* Data segment
○ ○ ○ ○
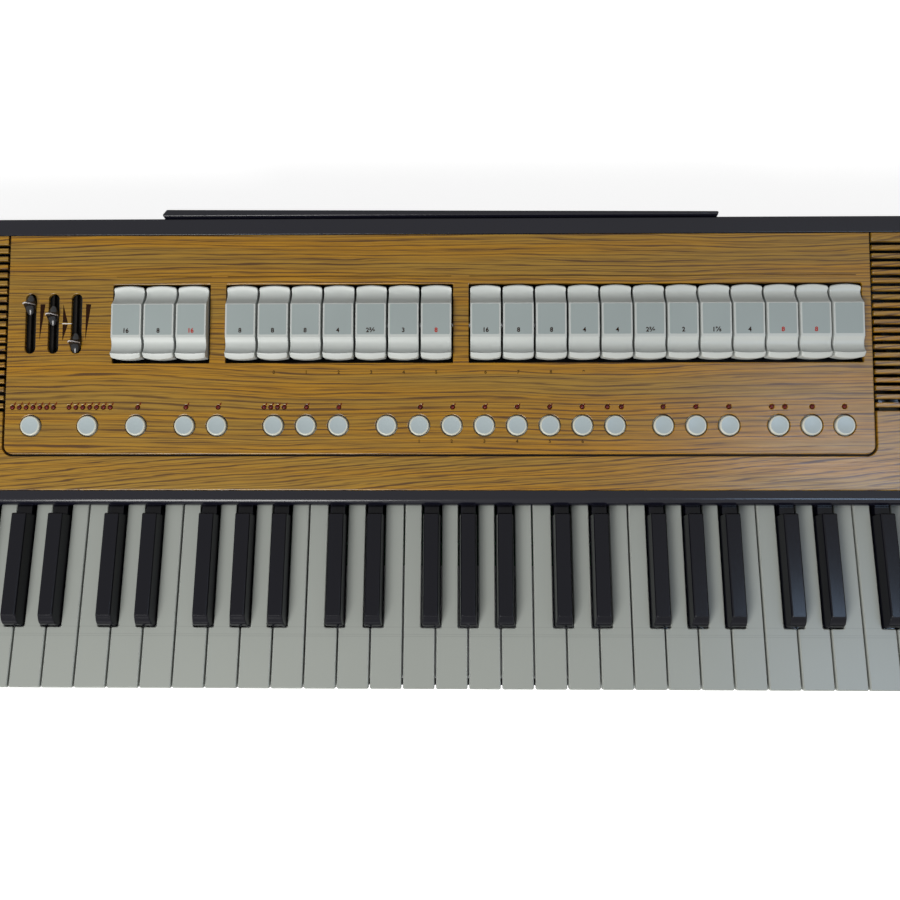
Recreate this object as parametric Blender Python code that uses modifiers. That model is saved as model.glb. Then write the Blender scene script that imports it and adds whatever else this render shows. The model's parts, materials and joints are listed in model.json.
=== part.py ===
"""Portable electronic organ: one manual of five octaves under a sloping oak-faced panel.

Two frames hold the pieces. The keyboard frame has its origin at the middle of the white keys' front
edge, at the height of their tops: x to the right, y to the rear, z up. The panel frame starts at the
oak's front edge and follows its slope: x to the right, y up the slope, z square out of the panel.
All sizes are metres.
"""

import math

import bmesh
import bpy
from mathutils import Matrix, Vector

SEAT = 0.0003  # gap between pieces that rest on each other
BITE = 0.6  # share of a wall that a form joined to it reaches into

# White keys
OCTAVES = 5
OCTAVE_WIDTH = 0.165
KEY_GAP = 0.0011
WHITE_SHOWN = 0.1315  # from the front edge to the key rail
HEAD_LENGTH = 0.0432  # in front of the black keys
WHITE_PLATE = 0.0035
WHITE_DEPTH = 0.017
LIP = 0.0016  # how far the plate stands over the key's body
KEY_EDGE = 0.0007

# Black keys, each set off from the crack below it by its group's spread
PAIR_SPREAD = 0.00214
TRIO_SPREAD = 0.00329
BLACK_BASE = 0.0136
BLACK_TOP = 0.0098
BLACK_RISE = 0.0127
BLACK_SLOPE = 0.0055
BLACK_LENGTH = 0.0815
BLACK_EDGE = 0.0012
BLACK_CLEARANCE = 0.0007
NECK_RISE = 0.0035
NECK_WIDTH = 0.011
NECK_DEPTH = 0.011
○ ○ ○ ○
* Exercise directions
Copy all of the data exactly.

* Problem solution
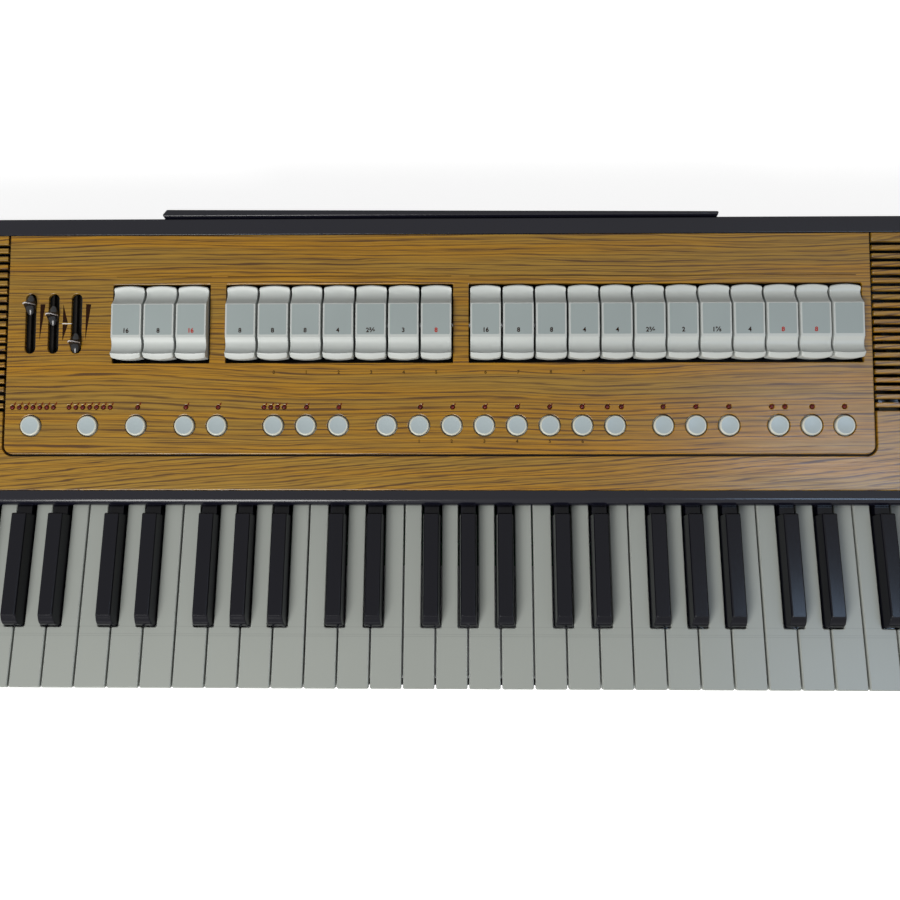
Recreate this object as parametric Blender Python code that uses modifiers. That model is saved as model.glb. Then write the Blender scene script that imports it and adds whatever else this render shows. The model's parts, materials and joints are listed in model.json.
=== part.py ===
"""Portable electronic organ: one manual of five octaves under a sloping oak-faced panel.

Two frames hold the pieces. The keyboard frame has its origin at the middle of the white keys' front
edge, at the height of their tops: x to the right, y to the rear, z up. The panel frame starts at the
oak's front edge and follows its slope: x to the right, y up the slope, z square out of the panel.
All sizes are metres.
"""

import math

import bmesh
import bpy
from mathutils import Matrix, Vector

SEAT = 0.0003  # gap between pieces that rest on each other
BITE = 0.6  # share of a wall that a form joined to it reaches into

# White keys
OCTAVES = 5
OCTAVE_WIDTH = 0.165
KEY_GAP = 0.0011
WHITE_SHOWN = 0.1315  # from the front edge to the key rail
HEAD_LENGTH = 0.0432  # in front of the black keys
WHITE_PLATE = 0.0035
WHITE_DEPTH = 0.017
LIP = 0.0016  # how far the plate stands over the key's body
KEY_EDGE = 0.0007

# Black keys, each set off from the crack below it by its group's spread
PAIR_SPREAD = 0.00214
TRIO_SPREAD = 0.00329
BLACK_BASE = 0.0136
BLACK_TOP = 0.0098
BLACK_RISE = 0.0127
BLACK_SLOPE = 0.0055
BLACK_LENGTH = 0.0815
BLACK_EDGE = 0.0012
BLACK_CLEARANCE = 0.0007
NECK_RISE = 0.0035
NECK_WIDTH = 0.011
NECK_DEPTH = 0.011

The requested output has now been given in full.